__The exercise__. Out of the lines below, please list those that hold the string "Leave".

__Data rows__.

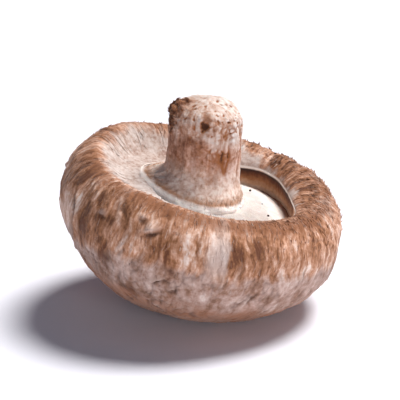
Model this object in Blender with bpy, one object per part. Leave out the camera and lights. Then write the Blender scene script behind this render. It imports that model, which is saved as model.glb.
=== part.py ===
"""A fresh, thick shiitake mushroom, picked and resting upside down on its crown.

Three pieces make it: the cap, the ring of gills in the hollow of the cap, and the stem that stands in
the middle of the gills. Lengths are millimetres in the cap's own frame: its z axis runs from the crown
to the stem, and z = 0 is the widest ring of the cap. An angle runs round that axis from +X, the right
side, through +Y, the back. set_down() leans the cap's frame, flattens the crown where it touches the
surface and puts the origin in the middle of the footprint, in metres.
"""

from math import cos, pi, radians, sin, sqrt

import bmesh
import bpy
from mathutils import Matrix, Vector

# The cap
CAP_RADIUS = 29.2  # the widest ring
CROWN_DEPTH = 20.4  # from the widest ring down to the crown's pole
RIDGE_RADIUS = 23.2  # the top of the rolled margin
RIDGE_HEIGHT = 9.5
RIDGE_RISE_BACK = 1.5  # how much higher the margin stands behind, and lower in front
RIDGE_RISE_LEFT = 0.5
MARGIN_FULLNESS = 0.9  # 1 makes the margin's wall an elliptic arc, less makes it straighter
OUT_OF_ROUND = 0.008
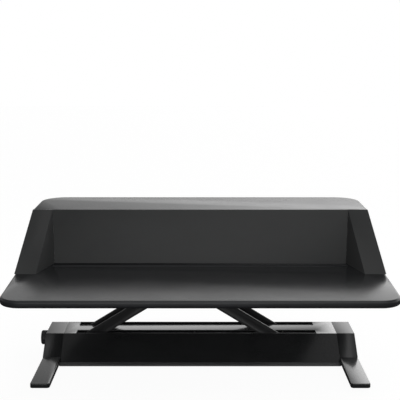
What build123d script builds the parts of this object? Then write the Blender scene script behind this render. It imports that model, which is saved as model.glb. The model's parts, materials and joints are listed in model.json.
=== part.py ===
"""Standing desk converter: a scissor lift in a low base carries a worktop with a raised monitor shelf.

Millimetres. X runs to the right, Y to the back and Z up, with the origin on the desk under the middle
of the footprint. The lift stands part way up. Each piece is written to parts/ under its own name.
"""
from build123d import *
import math
import os

# ---- Driving dimensions -------------------------------------------------------------------------
# Platform: worktop in front, raised monitor shelf behind, one step between them
OVERALL_WIDTH = 832.0
OVERALL_DEPTH = 616.0
FRONT_WIDTH = 820.0
STEP_HEIGHT = 107.0
WORKTOP_THICK = 16.0
WORKTOP_CORNER = 46.0
WORKTOP_NOSE = 6.0
WORKTOP_WING_BACK_Y = -60.0
WORKTOP_BACK_Y = 30.0
SHELF_THICK = 16.0
SHELF_WIDTH = 818.0
SHELF_CORNER = 60.0
SHELF_NOSE = 2.5
EDGE_BAND = 2.5
SEAM = 0.6
SHEET = 3.0
APRON_DEPTH = 36.0
APRON_BACK_Y = 236.0

# Step: leaning riser panel between two sloping pillars
RISER_THICK = 4.0
RISER_FOOT_Y = 14.5
RISER_TOP_Y = 122.0
RISER_FOOT_WIDTH = 682.0
PILLAR_FOOT_Y = -90.0
RECESS_FRONT_WIDTH = 736.0
RECESS_TOP_WIDTH = 722.0

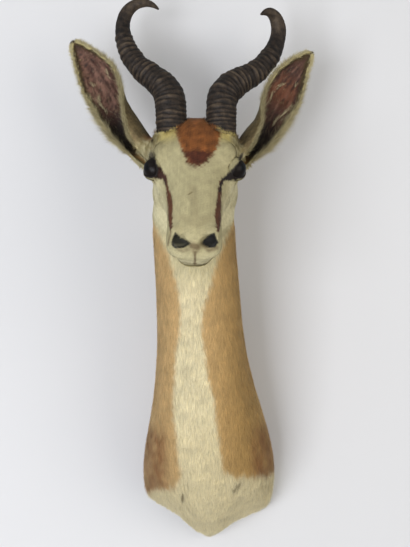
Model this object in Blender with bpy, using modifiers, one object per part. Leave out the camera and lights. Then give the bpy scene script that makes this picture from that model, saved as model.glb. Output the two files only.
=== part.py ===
"""Springbok shoulder mount: a taxidermy head and neck that hangs on a wall.

Metres, +Z up as it hangs, the wall at Y = 0 and the face looking along -Y.
The origin is the middle of the backing board's rear face.
"""

import math

import bmesh
import bpy
import numpy as np
from mathutils import Matrix, Vector

# Head: a line down the middle of the face, from between the horns to the nose.
HEAD_X = -0.0185
BROW_Y = -0.180
BROW_Z = 0.4015
FACE_TILT = math.radians(40.0)  # the face line's lean from the vertical
EYE_RADIUS = 0.0145
EYE_ALONG = 0.051
EYE_ABOVE = -0.0275
EYE_ACROSS = 0.0495
NOSTRIL_ALONG = 0.185
NOSTRIL_ACROSS = 0.0160
NOSTRIL_ABOVE = -0.0155
NOSTRIL_RADII = (0.0120, 0.0110, 0.0070)
NOSTRIL_TILT = math.radians(28)
MOUTH_ABOVE = -0.0465
MOUTH_MIDDLE_ALONG = 0.155
MOUTH_SLOT_REACH = 0.015
MOUTH_SLOT_HEIGHT = 0.0022
# Along and across, from the middle of the lips to the mouth's corner.
MOUTH_PATH = (
    (0.1915, 0.0),
    (0.1905, 0.0070),
    (0.1870, 0.0140),
    (0.1790, 0.0210),
    (0.1650, 0.0245),
    (0.1480, 0.0255),
    (0.1340, 0.0280),
)

# Backing board and the hide that wraps round it.
BOARD_THICKNESS = 0.012
BOARD_INSET = 0.014
BOARD_END_HALF_WIDTH = 0.004  # the board's two ends are cut blunt at this width
BIB_HALF_HEIGHT = 0.150
BIB_HALF_WIDTH = 0.090
WALL_EDGE_INSET = 0.006  # the hide's edge is drawn in by this much where it meets the wall
WALL_EDGE_DEPTH = 0.012
WALL_BLOCK_SIZE = (1.0, 0.5, 1.0)
WALL_BLOCK_HEIGHT = 0.1
FIT_GAP = 0.0004

# Horns.
HORN_RINGS = 31
HORN_RING_HEIGHT = 0.0022
HORN_RINGED_SHARE = 0.80
HORN_CROWDING = 0.45  # rings are this much closer at the base than half way up
HORN_CREST_SHARE = 0.55  # where a ring's crest lies between its two grooves
HORN_FADING_RINGS = 5
HORN_SMOOTH_STEPS = 12
HORN_LINE_STEPS = 12
HORN_SIDES = 10
HORN_DEPTH_RATIO = 1.16  # a horn is deeper front to back than it is wide
HORN_SOCKET_GAP = 0.0006
HORN_SOCKET_SHARE = 0.22  # how far up its length a horn stands in a socket's cutter
HORN_SOCKET_STEPS = 8

# Ears.
EAR_WALL = 0.0042
EAR_TURNED_OUT = 0.22  # sideways per metre forwards that an ear's opening faces
EAR_ARC_POINTS = 10

# Meshing of the furred body.
SIDE_POINTS = 32
MASS_MESH = (24, 16)
BALL_MESH = (14, 9)
NOSTRIL_MESH = (12, 7)
WELD = 0.00001
BODY_VOXEL = 0.0026
BODY_SMOOTHING = 12
BODY_SMOOTHING_FACTOR = 0.5
BODY_KEPT = 0.022

# Neck sections, wall first. Each runs from the nape to the throat: nape Y, nape Z, throat Y, throat Z,
# middle X, share of the bib outline, then half widths at OVAL_STATIONS of the way from nape to throat.
OVAL_STATIONS = (0.1, 0.3, 0.5, 0.7, 0.9)
NECK_SECTIONS = (
    (0.020, 0.150, 0.020, -0.152, 0.000, 1.00, 0.044, 0.062, 0.077, 0.087, 0.062),
    (0.000, 0.156, 0.000, -0.157, 0.000, 1.00, 0.044, 0.062, 0.077, 0.087, 0.062),
    (-0.010, 0.169, -0.027, -0.159, 0.000, 1.00, 0.044, 0.062, 0.077, 0.087, 0.062),
    (-0.021, 0.186, -0.071, -0.135, -0.001, 0.55, 0.042, 0.056, 0.071, 0.084, 0.062),
    (-0.034, 0.211, -0.120, -0.092, -0.004, 0.20, 0.037, 0.052, 0.064, 0.075, 0.058),
    (-0.046, 0.238, -0.157, -0.033, -0.009, 0.00, 0.034, 0.050, 0.060, 0.064, 0.048),
    (-0.055, 0.264, -0.177, 0.038, -0.012, 0.00, 0.032, 0.048, 0.056, 0.056, 0.040),
    (-0.063, 0.290, -0.188, 0.114, -0.015, 0.00, 0.031, 0.047, 0.0545, 0.053, 0.036),
    (-0.071, 0.318, -0.195, 0.190, -0.019, 0.00, 0.031, 0.047, 0.054, 0.051, 0.034),
    (-0.081, 0.347, -0.197, 0.238, -0.021, 0.00, 0.030, 0.047, 0.054, 0.050, 0.033),
    (-0.093, 0.372, -0.188, 0.272, -0.021, 0.00, 0.027, 0.042, 0.048, 0.044, 0.029),
    (-0.114, 0.388, -0.172, 0.315, -0.020, 0.00, 0.018, 0.028, 0.031, 0.028, 0.018),
)
NECK_STEPS = 4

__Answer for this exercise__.
Model this object in Blender with bpy, one object per part. Leave out the camera and lights. Then write the Blender scene script behind this render. It imports that model, which is saved as model.glb.
Model this object in Blender with bpy, using modifiers, one object per part. Leave out the camera and lights. Then give the bpy scene script that makes this picture from that model, saved as model.glb. Output the two files only.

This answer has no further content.